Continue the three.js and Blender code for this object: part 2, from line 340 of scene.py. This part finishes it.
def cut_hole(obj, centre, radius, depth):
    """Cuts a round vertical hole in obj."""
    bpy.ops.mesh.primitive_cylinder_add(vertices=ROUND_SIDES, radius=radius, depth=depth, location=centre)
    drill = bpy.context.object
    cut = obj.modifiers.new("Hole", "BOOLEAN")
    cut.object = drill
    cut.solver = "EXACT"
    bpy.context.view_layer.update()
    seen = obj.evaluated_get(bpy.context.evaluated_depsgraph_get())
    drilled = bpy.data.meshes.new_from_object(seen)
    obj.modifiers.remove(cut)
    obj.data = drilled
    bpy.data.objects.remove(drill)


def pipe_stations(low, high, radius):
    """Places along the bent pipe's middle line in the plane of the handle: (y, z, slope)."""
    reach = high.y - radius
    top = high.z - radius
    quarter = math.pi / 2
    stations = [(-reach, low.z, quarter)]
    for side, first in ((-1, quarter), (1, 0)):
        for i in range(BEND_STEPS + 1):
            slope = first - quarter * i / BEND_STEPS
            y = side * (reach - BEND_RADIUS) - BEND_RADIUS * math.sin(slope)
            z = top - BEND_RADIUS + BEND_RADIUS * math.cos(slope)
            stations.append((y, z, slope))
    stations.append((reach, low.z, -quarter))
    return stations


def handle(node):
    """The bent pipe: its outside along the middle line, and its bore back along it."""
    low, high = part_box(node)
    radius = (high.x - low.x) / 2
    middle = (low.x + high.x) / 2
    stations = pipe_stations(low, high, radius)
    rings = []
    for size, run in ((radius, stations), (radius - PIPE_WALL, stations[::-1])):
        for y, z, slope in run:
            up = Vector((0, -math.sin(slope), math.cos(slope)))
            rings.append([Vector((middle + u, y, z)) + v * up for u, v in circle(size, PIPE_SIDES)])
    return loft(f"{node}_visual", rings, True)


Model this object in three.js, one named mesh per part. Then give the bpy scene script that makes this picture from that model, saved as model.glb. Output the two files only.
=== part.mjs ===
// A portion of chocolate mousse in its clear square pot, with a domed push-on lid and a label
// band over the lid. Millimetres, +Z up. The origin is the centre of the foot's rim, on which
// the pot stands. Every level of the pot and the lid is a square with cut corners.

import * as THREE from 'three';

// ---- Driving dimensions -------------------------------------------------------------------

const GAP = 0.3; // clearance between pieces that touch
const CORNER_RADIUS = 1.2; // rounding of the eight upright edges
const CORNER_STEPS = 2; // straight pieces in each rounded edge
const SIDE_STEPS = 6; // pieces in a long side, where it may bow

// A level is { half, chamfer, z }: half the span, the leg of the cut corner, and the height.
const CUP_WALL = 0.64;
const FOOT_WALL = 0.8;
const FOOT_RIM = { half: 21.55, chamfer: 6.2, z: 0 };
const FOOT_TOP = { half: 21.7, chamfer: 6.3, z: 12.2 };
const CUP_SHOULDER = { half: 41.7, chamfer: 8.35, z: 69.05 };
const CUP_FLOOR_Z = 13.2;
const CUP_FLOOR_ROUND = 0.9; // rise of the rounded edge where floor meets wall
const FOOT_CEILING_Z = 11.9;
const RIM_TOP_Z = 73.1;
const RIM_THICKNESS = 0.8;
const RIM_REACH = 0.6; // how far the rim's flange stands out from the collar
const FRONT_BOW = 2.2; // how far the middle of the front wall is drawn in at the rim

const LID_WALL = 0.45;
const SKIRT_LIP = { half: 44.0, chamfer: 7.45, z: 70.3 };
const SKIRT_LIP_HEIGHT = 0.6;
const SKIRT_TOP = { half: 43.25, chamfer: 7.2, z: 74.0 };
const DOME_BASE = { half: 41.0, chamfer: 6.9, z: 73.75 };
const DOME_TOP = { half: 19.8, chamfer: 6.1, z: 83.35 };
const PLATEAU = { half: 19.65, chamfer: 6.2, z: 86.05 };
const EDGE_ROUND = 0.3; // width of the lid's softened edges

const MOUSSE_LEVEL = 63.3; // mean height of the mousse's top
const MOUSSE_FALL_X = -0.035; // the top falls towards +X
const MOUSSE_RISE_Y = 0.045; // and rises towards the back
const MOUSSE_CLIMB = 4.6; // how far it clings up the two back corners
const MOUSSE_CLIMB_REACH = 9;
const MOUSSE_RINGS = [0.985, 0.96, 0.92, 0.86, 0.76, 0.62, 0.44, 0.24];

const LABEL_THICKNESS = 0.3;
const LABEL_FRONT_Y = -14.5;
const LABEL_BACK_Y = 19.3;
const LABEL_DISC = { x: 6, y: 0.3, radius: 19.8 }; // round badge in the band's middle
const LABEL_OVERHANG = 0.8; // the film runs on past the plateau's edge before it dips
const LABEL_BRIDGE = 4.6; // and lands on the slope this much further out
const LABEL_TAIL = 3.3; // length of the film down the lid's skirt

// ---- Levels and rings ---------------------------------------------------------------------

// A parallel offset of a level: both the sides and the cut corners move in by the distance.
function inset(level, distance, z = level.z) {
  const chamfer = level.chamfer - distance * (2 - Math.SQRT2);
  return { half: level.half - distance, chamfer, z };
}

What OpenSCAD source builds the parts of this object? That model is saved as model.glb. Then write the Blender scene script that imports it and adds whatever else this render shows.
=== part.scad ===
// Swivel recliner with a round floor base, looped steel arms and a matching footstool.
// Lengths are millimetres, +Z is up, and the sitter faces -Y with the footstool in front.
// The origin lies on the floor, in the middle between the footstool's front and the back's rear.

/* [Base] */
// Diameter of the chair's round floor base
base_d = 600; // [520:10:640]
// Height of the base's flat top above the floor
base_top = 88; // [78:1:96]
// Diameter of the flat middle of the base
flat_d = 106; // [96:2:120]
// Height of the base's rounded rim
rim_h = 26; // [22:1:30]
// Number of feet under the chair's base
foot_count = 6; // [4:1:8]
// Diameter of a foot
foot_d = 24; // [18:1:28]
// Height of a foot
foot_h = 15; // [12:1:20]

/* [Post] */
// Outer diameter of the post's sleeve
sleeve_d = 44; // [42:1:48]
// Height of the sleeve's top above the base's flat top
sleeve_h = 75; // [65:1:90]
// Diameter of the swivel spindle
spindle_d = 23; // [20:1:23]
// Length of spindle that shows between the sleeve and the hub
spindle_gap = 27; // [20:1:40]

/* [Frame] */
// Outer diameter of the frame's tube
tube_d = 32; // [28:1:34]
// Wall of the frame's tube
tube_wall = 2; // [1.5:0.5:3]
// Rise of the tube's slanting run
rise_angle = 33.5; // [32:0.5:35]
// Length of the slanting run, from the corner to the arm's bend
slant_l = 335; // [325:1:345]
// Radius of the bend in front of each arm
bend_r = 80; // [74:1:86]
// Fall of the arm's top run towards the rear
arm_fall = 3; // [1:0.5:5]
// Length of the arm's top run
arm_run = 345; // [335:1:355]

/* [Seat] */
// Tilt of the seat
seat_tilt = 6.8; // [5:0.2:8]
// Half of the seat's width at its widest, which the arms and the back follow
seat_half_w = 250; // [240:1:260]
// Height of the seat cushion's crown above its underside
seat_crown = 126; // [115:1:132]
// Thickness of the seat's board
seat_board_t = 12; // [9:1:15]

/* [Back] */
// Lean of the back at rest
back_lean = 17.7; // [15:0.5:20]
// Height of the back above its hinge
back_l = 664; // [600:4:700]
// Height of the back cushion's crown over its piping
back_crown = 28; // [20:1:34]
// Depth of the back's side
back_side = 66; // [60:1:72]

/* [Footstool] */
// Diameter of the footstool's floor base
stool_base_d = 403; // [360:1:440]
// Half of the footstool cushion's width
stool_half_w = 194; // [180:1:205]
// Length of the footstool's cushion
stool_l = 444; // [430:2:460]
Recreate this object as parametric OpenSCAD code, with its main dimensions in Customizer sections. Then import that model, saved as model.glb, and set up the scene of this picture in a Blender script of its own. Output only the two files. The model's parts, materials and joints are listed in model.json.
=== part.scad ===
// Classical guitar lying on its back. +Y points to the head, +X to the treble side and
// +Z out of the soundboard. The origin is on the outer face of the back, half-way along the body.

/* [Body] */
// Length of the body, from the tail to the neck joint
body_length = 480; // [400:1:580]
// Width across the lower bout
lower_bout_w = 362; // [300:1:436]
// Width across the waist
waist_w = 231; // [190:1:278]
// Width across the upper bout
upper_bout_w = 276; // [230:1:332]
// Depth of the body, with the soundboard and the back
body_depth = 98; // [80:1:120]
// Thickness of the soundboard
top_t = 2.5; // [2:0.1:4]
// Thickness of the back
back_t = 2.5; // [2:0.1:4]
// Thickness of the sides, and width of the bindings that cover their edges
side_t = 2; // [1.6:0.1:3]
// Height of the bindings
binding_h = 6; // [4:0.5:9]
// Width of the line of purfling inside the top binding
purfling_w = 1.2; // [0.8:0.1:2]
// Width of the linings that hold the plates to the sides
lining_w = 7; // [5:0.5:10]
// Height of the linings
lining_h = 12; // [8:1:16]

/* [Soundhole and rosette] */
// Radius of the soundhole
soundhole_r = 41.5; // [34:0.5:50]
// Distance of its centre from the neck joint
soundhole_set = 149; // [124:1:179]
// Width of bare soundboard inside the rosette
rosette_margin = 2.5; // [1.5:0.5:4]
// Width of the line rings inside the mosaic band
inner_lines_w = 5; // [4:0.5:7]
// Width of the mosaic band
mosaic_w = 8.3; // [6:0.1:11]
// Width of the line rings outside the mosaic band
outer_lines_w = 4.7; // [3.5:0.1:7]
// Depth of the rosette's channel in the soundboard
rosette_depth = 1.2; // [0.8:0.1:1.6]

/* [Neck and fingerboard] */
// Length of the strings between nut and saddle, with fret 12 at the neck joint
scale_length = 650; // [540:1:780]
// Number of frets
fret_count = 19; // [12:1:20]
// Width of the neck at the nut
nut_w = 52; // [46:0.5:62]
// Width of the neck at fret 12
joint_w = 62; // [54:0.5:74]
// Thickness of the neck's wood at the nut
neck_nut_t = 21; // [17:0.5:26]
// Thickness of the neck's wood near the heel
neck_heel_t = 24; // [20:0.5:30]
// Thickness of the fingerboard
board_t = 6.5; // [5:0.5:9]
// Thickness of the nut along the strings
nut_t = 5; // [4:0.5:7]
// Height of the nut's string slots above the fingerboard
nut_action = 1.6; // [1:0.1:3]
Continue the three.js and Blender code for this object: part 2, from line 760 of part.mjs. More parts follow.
====
Take exactly the lines from the one containing "Recreate this object" through the one containing "along the body." in the data above, and output them with nothing added.

▸ **TASK OUTPUT**:
Recreate this object as parametric OpenSCAD code, with its main dimensions in Customizer sections. Then import that model, saved as model.glb, and set up the scene of this picture in a Blender script of its own. Output only the two files. The model's parts, materials and joints are listed in model.json.
=== part.scad ===
// Classical guitar lying on its back. +Y points to the head, +X to the treble side and
// +Z out of the soundboard. The origin is on the outer face of the back, half-way along the body.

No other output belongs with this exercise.